I was surprised, given the reason for the Furs break-up, that "True" is the first song on the record given its “one true love” chorus.

A funny thing happened when I moved to LA. I got stuck there. I was intending to come back to Montreal, but then there was nothing for me. My apartment was gone, everything was gone. I was in the middle of working on the Divine Fits record and I just threw myself into that and I think I purged. I have no intention of like revisiting those [post-divorce] feelings, you know? I got it out all on the Fits record and starting this band was a totally joyful process.

I don't really subscribe to the idea that you make your best when you're tortured. I made it through the Fits record and I love the songs and I'm proud of those songs but there was a real joy in starting this band and writing these songs, it's really liberating. I've written enough songs about being sad.

Will ever hear Furs music again?

I did have like three quarters of the next Handsome Furs record programmed out with drums, keys and stuff written, but I scrapped it after I got divorced and my band broke up because it just, it just needed to be put to bed.

So one day in the box set....

I don't know. I think it's good to bury stuff. There was a Wolf Parade record between "Apologies to the Queen Mary" that we actually played live and then abandoned when we started to working on "At Mount Zoomer." There's bootleg of the songs floating around and elements of them made it into "Zoomer." But I think it's good to put stuff away.

The record feels poppy, was that an intentional direction, or was that just what came out of the process.?

That's just what came out. I really try hard not to edit myself. I know a lot of people who do that when they write. You start second guessing yourself and you're like, “Should I do a minor key there? Is this chorus too pop-y?” And that's the kiss of death, I think, for songwriting.

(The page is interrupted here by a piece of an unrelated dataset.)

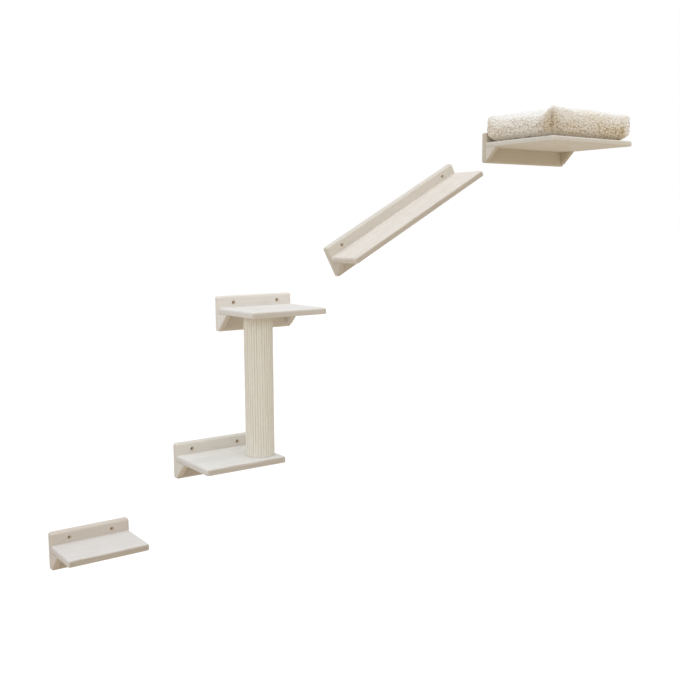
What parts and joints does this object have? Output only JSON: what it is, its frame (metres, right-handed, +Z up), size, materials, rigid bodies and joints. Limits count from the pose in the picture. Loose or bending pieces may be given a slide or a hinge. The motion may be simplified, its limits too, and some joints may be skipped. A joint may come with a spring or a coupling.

If there is a joy in doing it and it makes you happy then you have to do that. Once you start calculating things, you're screwed. People can hear that. They can figure it out. And if they don't figure it out on the first record, they'll definitely figure it out by the second one.

Success is so unpredictable now. Future Islands, for instance, blew because a Letterman gig went viral.

This goes back to the thing that we're talking about about radio. It's all about accessibility. I remember turning down Letterman twice because of Wolf Parade. We came out of a scene that was rooted in Fugazi, and this sort of personal politics, and Letterman was untenable, you know? That stinks. It made absolutely no sense.

Because you grew up in the 90s, but those bands were selling millions of records.

Exactly, and they didn't have to worry about tour support because they were on majors, people were buying records and they were getting huge advances.

Not playing Letterman with Wolf Parade, the regret is that there are still kids living in towns where they're watching television. The idea that everybody is completely off what is considered mainstream media is wrong, I think that's a narrow view.

There's a difference between 'Internet-big' and IRL-big. It's an illusion. And then the idea that this [indie act] is cool and we're going to dump on all this stuff that's popular because it's not real art? Well, that stuff is actually popular. That is connecting with human beings, and what you're doing is connecting with a small group of people.